I know airports aren't supposed to count, but I would like it to be known that the first country I have visited outside the United States is lovely Germany.
There is just time to visit the bathroom, freshen up, and stuff the front page of some local newspapers into my luggage before the flight to Istanbul. It's a smaller plane and a shorter flight; and I find myself seated next to a middle-aged couple. This is being a flight out of Europe, I knew there was a large chance I could practice my mid-201-level French on the flight. "Est-ce que vous parlez le français?" I venture to the wife, who is closest to me. I struck gold: they are from France and on their way to Istanbul for a short vacation with some of their children.
International flights are the best, by the by. You get fed a decent meal on those, and the coffee is perfectly timed.
Customs was long and tiring, just all of the walking really, but the online visitor's visa I printed out beforehand made it a little bit easier. First stamp in my passport: Istanbul, Turkey.
Dr. Kirk and I met up with a missionary who has been living there for about three years, if my memory serves. We go down into the city and talk over lunch and tea at a café, sitting at a table along the side of the street, across from the building. The owner kept drifting over to talk because the missionary with us is fluent in Turkish, and Kurdish.
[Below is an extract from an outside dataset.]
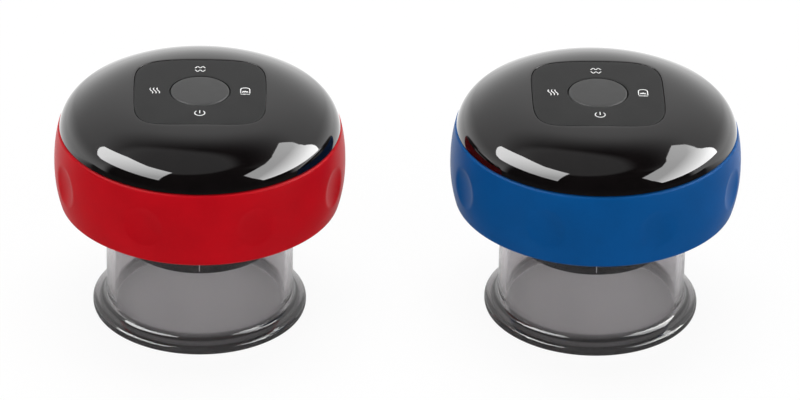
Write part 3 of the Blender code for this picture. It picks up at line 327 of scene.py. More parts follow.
def row_of(radii, height, middle=(0.0, 0.0)):
    """Points at even angles, one for each radius; the height is a number, or a function of the radius."""
    turn = math.tau / len(radii)
    return [
        polar(radius, step * turn, height(radius) if callable(height) else height, middle)
        for step, radius in enumerate(radii)
    ]


def circle(radius, height, steps=ROUND_STEPS, middle=(0.0, 0.0)):
    """A loop of points at one radius and height, or the point on the axis."""
    if radius < 1e-7:
        return [(*middle, height)]
    return row_of([radius] * steps, height, middle)


def turned(name, profile, steps=ROUND_STEPS, closed=False, middle=(0.0, 0.0)):
    """A profile of radii and heights, turned round an upright line."""
    return skin(name, [circle(radius, height, steps, middle) for radius, height in profile], closed)


def rounded(profile, radius_at):
    """The same profile with chosen corners rounded; radius_at maps a corner's number to its radius."""
    out = []
    count = len(profile)
    for number, corner in enumerate(profile):
        if number not in radius_at:
            out.append(corner)
            continue
        here = Vector(corner)
        before = Vector(profile[number - 1]) - here
        after = Vector(profile[(number + 1) % count]) - here
        reach = min(radius_at[number], before.length * 0.49, after.length * 0.49)
        start = here + before.normalized() * reach
        end = here + after.normalized() * reach
        for share in even(5):
            point = start * (1 - share) ** 2 + here * 2 * share * (1 - share) + end * share ** 2
            out.append((point.x, point.y))
    return out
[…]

After we eat, Dr. Kirk and I walk down through the streets to the Hagia Sofia. Dr. Kirk tells me some about the history of the church, and I get to see the beginning of the restoration of the original mosaics that were covered over by the Muslims previously.
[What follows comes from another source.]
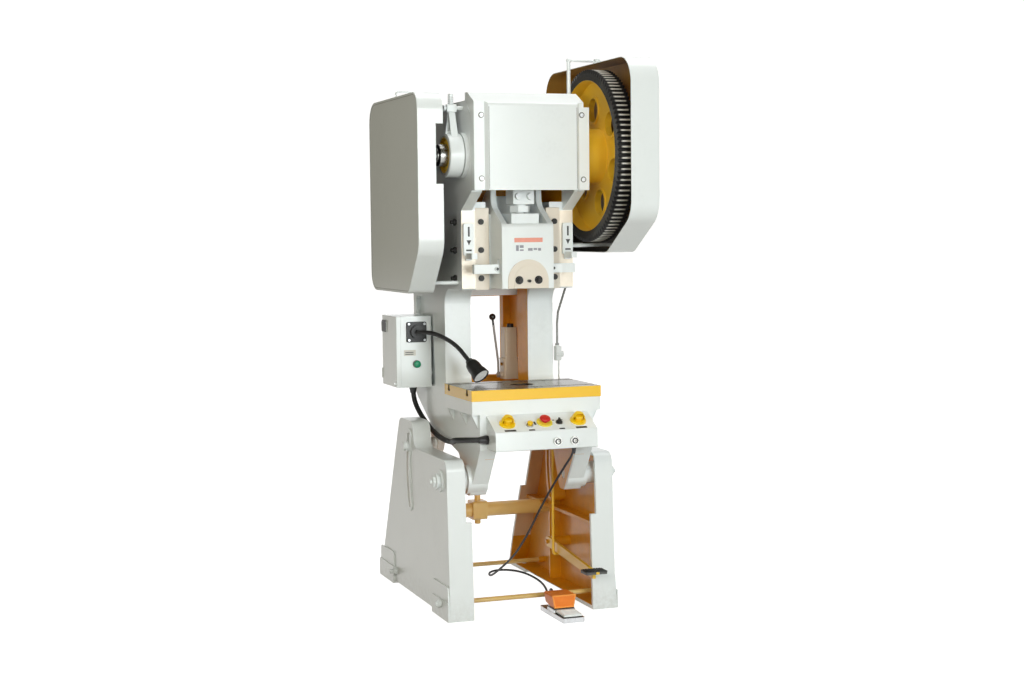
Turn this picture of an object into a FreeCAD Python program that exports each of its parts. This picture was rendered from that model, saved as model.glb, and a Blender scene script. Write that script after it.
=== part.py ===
import FreeCAD, Part
import math
import os
import Sketcher
from FreeCAD import Placement, Rotation, Vector

# Open-back inclinable eccentric press of about 25 t, with a gear drive.
#
# Frame of reference: X runs across the machine, -Y is the operator's side, Z is up. The origin lies
# on the floor, in the middle of the two legs' footprint. All lengths are millimetres.

doc = FreeCAD.newDocument("stamping_press")
sheet = doc.addObject("Spreadsheet::Sheet", "sizes")

DRIVING_SIZES = {
    # Legs: two mirrored castings, joined by two tie rods and a cross shaft.
    "leg_face_x": 363, "leg_wall": 16, "leg_flange_x": 261, "leg_neck_x": 285, "leg_neck_z": 400,
    "foot_half": 530, "leg_shoulder_y": -497, "leg_shoulder_z": 655, "leg_hump_front_y": -15,
    "leg_hump_rear_y": 190, "leg_hump_z": 765, "leg_rear_y": 258, "leg_rear_z": 623,
    "leg_heel_y": 473, "leg_heel_z": 151, "leg_round": 48, "leg_relief_half": 300,
    "leg_relief": 12, "leg_rib": 14, "leg_rib_z": 345, "leg_rib_front_y": -450,
    "leg_rib_rear_y": 70, "foot_pad": 6, "foot_pad_top": 141, "foot_step": 4, "foot_step_top": 78,
    "anchor_hole": 11, "anchor_x": 305, "anchor_y": 430,
    # Tilting joint between legs and press frame.
    "pivot_y": -415, "pivot_z": 563, "pivot_pin": 20, "pivot_boss": 46, "frame_boss": 60,
    "slot_arc": 470, "slot_half": 13, "slot_rim": 30, "slot_top": 17, "slot_foot": -20,
    "lock_angle": 11, "lock_bolt": 12, "running": 0.05, "side_gap": 0.5,
    # Rods between the legs.
    "tie_rod": 10, "tie_front_y": -430, "tie_rear_y": 275, "tie_z": 60, "tie_nut": 17,
    "tie_nut_thick": 16, "tie_end": 24, "tie_collar": 14, "tie_collar_long": 30, "cross_shaft": 32, "cross_y": 205, "cross_z": 325,
    "rest_block": 33, "rest_block_top": 368, "rest_block_foot": 285, "rest_screw": 13.5,
    "rest_screw_foot": 262, "rest_screw_top": 430, "rest_pad": 24,
    # Press frame: one C-shaped casting with two cheeks.
    "cheek_x": 245, "cheek_wall": 30, "bed_front_y": -580, "bed_top_z": 900, "bed_plate": 55,
    "bed_half": 278, "bed_wing_rear_y": -217, "bed_foot_z": 703, "toe_z": 497, "toe_front_y": -437,
    "toe_rear_y": -372, "belly_y": -301, "belly_z": 658, "belly_mid_y": 114, "belly_mid_z": 745,
    "belly_rear_y": 292, "belly_rear_z": 838, "back_y": 346, "back_foot_z": 880,
    "ledge_z": 1330, "ledge_y": 60, "head_rear_y": 130, "head_rear_z": 1700, "head_top_z": 2110,
    "head_front_y": -504, "brow_z": 1740, "way_top_z": 1667, "way_front_y": -368,
    "way_foot_z": 1340, "throat_y": -125, "throat_round": 65, "post_inner": 130,
    "post_depth": 131, "back_flange": 46, "back_inner": 165, "toe_inner": 175,
    "recess": 20, "bed_bore": 60, "gusset": 16,
    # Bolster plate.
    "bolster_half": 280, "bolster_front_y": -583, "bolster_depth": 366, "bolster_thick": 45,
    "bolster_bore": 50, "slot_mouth": 9, "slot_neck": 16, "slot_wide": 15, "slot_deep": 26,
    "slot_inset": 62,
    # Slide, guides and knock-out bar.
    "slide_y": -400, "slide_half": 112, "slide_front_y": -490, "slide_foot_z": 1346,
    "slide_step_z": 1611, "slide_top_z": 1750, "slide_rear_y": -240, "wing_half": 140,
    "wing_front_y": -350, "wing_rear_y": -280, "guide_gap": 0.3, "fork_half": 88,
    "gib_inner": 126, "gib_outer": 186, "gib_thick": 18, "gib_top_z": 1677, "guide_bolt": 8,
    "guide_bolt_head": 12, "guide_bolt_z": 1388, "guide_bolt_step": 116, "gib_bolt_x": 162,
    "side_bolt_y": -292, "clamp_arc": 88, "clamp_plate": 30, "clamp_block": 62,
    "clamp_block_z": 54, "shank_bore": 20, "shank_depth": 60, "clamp_bolt_x": 42,
    "clamp_bolt_z": 35, "bar_half": 221, "bar_z": 1427, "bar_height": 38, "bar_thick": 24,
    "bar_y": -443, "bar_lift": 19, "stop_x": 218, "stop_wide": 45, "stop_foot_z": 1482,
    "stop_top_z": 1614, "stop_front_y": -382,
    # Crank train.
    "crank_z": 1890, "throw": 32.5, "journal": 45, "crank_pin": 38, "pin_half": 42, "web": 72,
    "web_outer": 78, "bush": 60, "bush_inner_x": 150, "boss_x": 262, "boss": 92,
    "rod_half": 40, "rod_wall": 22, "rod_swing": 34, "rod_slack": 8, "rod_neck": 46,
    "rod_foot_z": 1690, "screw": 30, "screw_top_z": 1810, "ball": 34, "ball_z": 1572,
    "cap": 60, "cap_top_z": 1652, "lock_nut": 44, "lock_nut_foot_z": 1658,
    "lock_nut_top_z": 1684, "adjust": 55,
    # Drive: flywheel and pinion on one shaft, gear on the crankshaft.
    "module": 7, "gear_teeth": 100, "pinion_teeth": 19, "gear_x": 293, "gear_face": 80,
    "gear_rim": 312, "gear_web_x": 345, "gear_web": 18, "gear_hub": 114, "gear_bore": 75,
    "gear_hole": 50, "gear_hole_arc": 195, "pinion_shaft": 30, "pinion_boss": 58,
    "flywheel": 222, "flywheel_x": -456, "flywheel_face": 78, "belt_pitch": 25,
    "pulley": 56, "motor_y": 165, "motor_z": 1442, "motor_body": 84, "motor_length": 250,
    # Band brake on the crankshaft's left end.
    "drum": 80, "drum_left_x": -326, "drum_right_x": -264, "band": 9, "band_gap": 0.3,
    "lug_top": 205,
    # Sheet-metal covers.
    "sheet_wall": 3, "crank_cover_half": 247.5, "crank_cover_y": -568, "crank_cover_foot": 1745,
    "crank_cover_brow": 2092, "crank_cover_top": 2141, "crank_cover_step": 190,
    "gear_cover_x": 330, "gear_cover_out": 453, "gear_cover_front": -790,
    "gear_cover_rear": 160, "gear_cover_top": 2275, "gear_cover_foot": 1488,
    "gear_cover_chin": 1640, "gear_cover_knee": -533, "belt_cover_x": -360,
    "belt_cover_out": -465, "belt_cover_front": -500, "belt_cover_rear": 245,
    "belt_cover_top": 2140, "belt_cover_foot": 1330, "belt_cover_chin": 185,
    "belt_cover_toe": 160, "stay": 8,
    # Operator's panel and its buttons.
    "panel_half": 218, "panel_foot_z": 708, "panel_nose_y": -698, "panel_ridge_y": -693,
    "panel_ridge_z": 784, "panel_top_z": 842, "button_gap": 0.3,
    # Electric box and lamp.
    "box_left_x": -402, "box_front_y": 82, "box_rear_y": 313, "box_foot_z": 904,
    "box_top_z": 1214, "door_depth": 19, "lamp_x": -313, "lamp_z": 1146, "gooseneck": 9,
    "lamp_head": 34, "lamp_length": 96,
    # Foot controls and lubrication.
    "lever_x": 250, "lever_y": -43, "lever_z": 205, "lever_pin": 10,
    "pull_rod": 6, "pull_rod_x": 230, "pull_rod_y": -148, "pull_rod_top": 735, "switch_x": 102,
    "switch_y": -580, "switch_half": 48, "switch_length": 270, "pump_x": 150, "pump_y": 160,
    "pump_foot_z": 918, "pipe": 5, "cord": 4.8, "conduit": 11,
}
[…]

Funny thing, there are roasted chestnut vendors on nearly every street corner, and by the end of the day I was singing the "Chestnuts roasting on an open fire" line from the Christmas song every time we passed one.
After the Hagia Sofia, we walked down to the spice market, where I buy cumin and mint and other spices and teas for my mother and friends back home. By then it's getting dark, and we take the metro back to the airport and wait out the evening in the United Airlines lounge courtesy of Dr. Kirk's frequent flyer status.
(BEST LOUNGE IN THE WORLD BTW, YOU COULD LIVE THERE. SHOWERS, COUCHES, AND FREE FOOD. YOU'RE SET.)
They have a row of computers and free wifi, and I send a few emails, thankful I can considering I didn't bring my laptop, not expecting to be somewhere with an internet connection the entire trip. I had, however, fully developed jet-lag induced vertigo by this point, and a gigantic desktop screen combined with a Turkish keyboard made it extremely hard to concentrate. The only solution was walking, for me. Once I stopped walking I felt like I was in a turbulent airplane. Something like having sea legs on land, I imagine.
We met up with the rest of the team about an hour before our flight took off. Anita, Allison, Jeff, and Tim were the other members I had not yet traveled with, and while they were all old enough to at least be my parents, some even grandparents, I liked them all at once and could tell they were a great group of people to be around: funny, full of energy, and joy and sweetness that comes from Christ.
The flight mainly consisted of Kurdish men, likely coming home to aid the fighting. It was quite hilarious - once the plane touched the ground, as it was still taxiing down the runway towards the gate, all of the Kurds were up out of their seats getting their luggage down from the overhead compartments. The rest of us exchanged amused glances, waiting for a disastrous accident. It thankfully never came, and we all made it through security and customs safely. It's 3:30am on Saturday morning, local time.
We spend some time waiting for the checked baggage to arrive. Jeff and Allison share clementines from Ethiopia while we wait. I was already totally warmed up to all of them, including Anita whom I was to share a room with, but when Jeff pulled a large luggage off the carousel and said "It's full of lemon heads," I was sold. I'm sure laughter at that unholy hour was something the airport staff was not accustomed to.
As we exit the baggage claim I see a young lady likely in her early twenties holding a piece of paper that says "Dr. Kirk Milhoan." I stop and let her know this is the group. Her name is Renas and she works for the organization in Kurdistan that invited the team out here. There are two vans that we load our luggage into and take us to the hotel.
I had no idea what to expect. And apparently, on the last trip the accommodations weren't exactly the best. However, we were all pleasantly surprised, slightly shocked maybe, to see our rooms at the Areen Hotel. The one Anita and I shared had two twin size beds and a queen between, a clean and Western style bathroom, a flat screen T.V., and a one wall that was a huge window offering a view of the city from our fourth floor vantage point. It was lovely.
We were not expected anywhere until 11am or noon. Once we got settled Anita went to sleep, and I stayed up recording the journey up until that point in a navy-blue travel journal, custom made for me by a dear friend. It was about 6am when I finally drifted off, and I got to watch the light begin to creep up over the hills and touch the skyscrapers.